# Lexapro and Withdrawal



## batmell (Apr 4, 2002)

Hi there everyone. Just a quick question concerning Lexapro. my mother started on 10 mg of Lexapro and stayed on that dose for three weeks. She felt no better, actually got worse ( I know that when started these types of pills it takes at least two to three weeks for it to work). She decided on her own to cut her dose to 5 mg thinking that maybe starting on the 10 mg was too much for her and has taken that for one week. Again this made her feel worse - in fact this last week has been her worse. Could she be going through withdrawal because she cut her medication? It seems like she is real sensitive to any medication, is it possible that maybe she just can not tolerate these types of drugs. She has tried Paxil before and that too made her very sick. By the way she has IBS-C, and diverticulitis. Her Doctors have been terrible, her GP told her it was all in her head, he never even ordered any tests to make sure that nothing else was going on. She had two colonoscopies in the past three years that did not pick up on the diverticulitis, it was not until this past summer when she was visiting me in the U.S. that she had additional tests (ordered by my GP), she had a catscan of her abdomen and that is how they found the diverticulitis! So needless to say her emotional/ psycological state is in ruins after suffering for three years and being told there was nothing wrong with her - she was convinced she was dying at times.Sorry this is so long.
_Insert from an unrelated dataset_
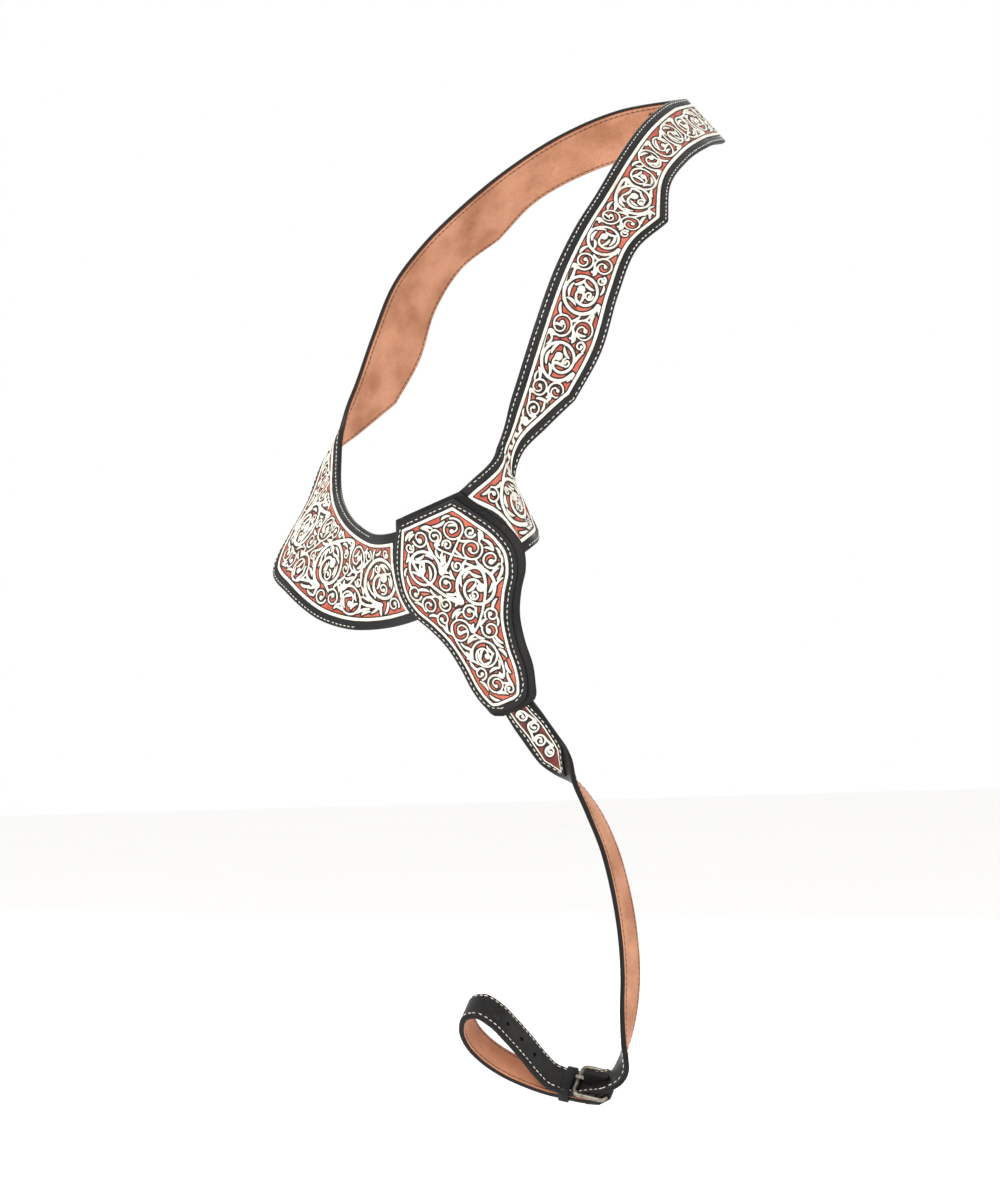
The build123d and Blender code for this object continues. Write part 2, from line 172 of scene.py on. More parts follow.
def collarFrame(where):
    inner, outer = collarEdges(where)
    width = np.linalg.norm(outer - inner)
    across = (outer - inner) / width
    middle = [sum(collarEdges(where + s)) / 2 for s in (-0.02, 0.02)]
    return inner, across, width, unit(np.cross(across, middle[1] - middle[0]))


def evenPlaces(point, start, end, spacing, keep=()):  # places at equal steps of length
    marks = np.linspace(start, end, int((end - start) * 60) + 2)
    points = np.array([point(w) for w in marks])
    length = np.concatenate([[0], np.cumsum(np.linalg.norm(np.diff(points, axis=0), axis=1))])
    places = np.interp(np.linspace(0, length[-1], int(length[-1] / spacing) + 1), length, marks)
    return np.unique(np.concatenate([places, [k for k in keep if start < k < end]])), (marks, length)


# strap surface, as in the CAD
loopAxis = unit(laid(-0.30, -0.62, 0.725))
buckleCentre, buckleAcross = laid(-101.0, -849.0, 252.0), loopAxis
level = laid(0.978, -0.208, 0.227)
buckleAlong = unit(level - np.dot(level, loopAxis) * loopAxis)
buckleOut = np.cross(buckleAcross, buckleAlong)
heel, strapHalf = buckle["length"] / 2, (strap["face"] + strap["lining"]) / 2
overHeel = buckle["wire"] / 2 + buckle["chape"] + 0.2 + strapHalf + buckle["clearance"]
underEnd = -(buckle["wire"] / 2 + strapHalf + buckle["clearance"])
underRun = underEnd - 2 * strapHalf - 2 * buckle["clearance"]


def atBuckle(along, out, across=0.0):
    return buckleCentre + along * buckleAlong + out * buckleOut + across * buckleAcross


hangRows = [((-152, -545, 251), (0.809, 0.588, 0.0)), ((-139, -563, 249), (0.78, 0.58, 0.22)),
            ((-129, -575, 249), (0.56, 0.40, 0.72)), ((-119, -588, 250), (0.05, 0.05, 1.0)),
            ((-104, -612, 252), (-0.34, 0.0, 0.94)), ((-89, -645, 253), (-0.45, 0.0, 0.89)),
            ((-79, -681, 253), (-0.50, 0.0, 0.87)), ((-72.5, -719, 252), (-0.52, 0.0, 0.86)),
            ((-70, -755, 252), (-0.52, 0.0, 0.86)), ((-71.5, -787, 252), (-0.44, 0.0, 0.90)),
            ((-74, -812, 253), (-0.18, 0.0, 0.98)), ((-77, -830, 255), (0.12, -0.10, 0.98)),
            ((-82, -840.5, 259.5), (0.0, -0.55, 0.83))]
loopRows = [(heel - 2, overHeel), (0, (overHeel + underEnd) / 2), (-heel, underEnd), (-heel - 14, underEnd),
            (-38, -2.5), (-48, 7), (-61, 24), (-76, 42), (-90, 56), (-103, 62), (-112.5, 57), (-116, 42),
            (-110.5, 24), (-98, 10), (-80, -1), (-60, -7.5), (-38, underRun), (-heel - 11, underRun),
            (-heel, underRun), (-heel + 12, underRun + 1.2), (-heel + 20, underRun + 3.4)]
strapRows = [(laid(*p), laid(*w)) for p, w in hangRows] + [(atBuckle(*p), loopAxis) for p in loopRows]
bendPoint, bendAxis = strapRows[0][0], unit(strapRows[0][1])
strapMiddle = Rail([row[0] for row in strapRows])
strapAcross = Rail([row[1] for row in strapRows], knots=strapMiddle.knots)


def behind(side, up, off):
    outward = 252.0
    for _ in range(6):
        offset = laid(side, up, outward) - shieldTop
        across, flat = np.dot(offset, shieldAcross), np.dot(offset, shieldOut)
        outward += (off - flat - across ** 2 / (2 * shield["bow"])) / np.dot(outWay, shieldOut)
    return laid(side, up, outward)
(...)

Another thing is that the Lexapro is not available in Canada yet so she will eventually have to switch over to Celexa- the problem is that her doctor is no help and she is basically on her own.So to review I guess my main questions are about the withdrawal for 10 to 5 mg and is there anyone else out there that found that they could just not tolerate Lexapro and the like (she is getting cramps, back aches, gas, dizzy spells . . . ).Thank you for your help.Desperate in Seattle


----------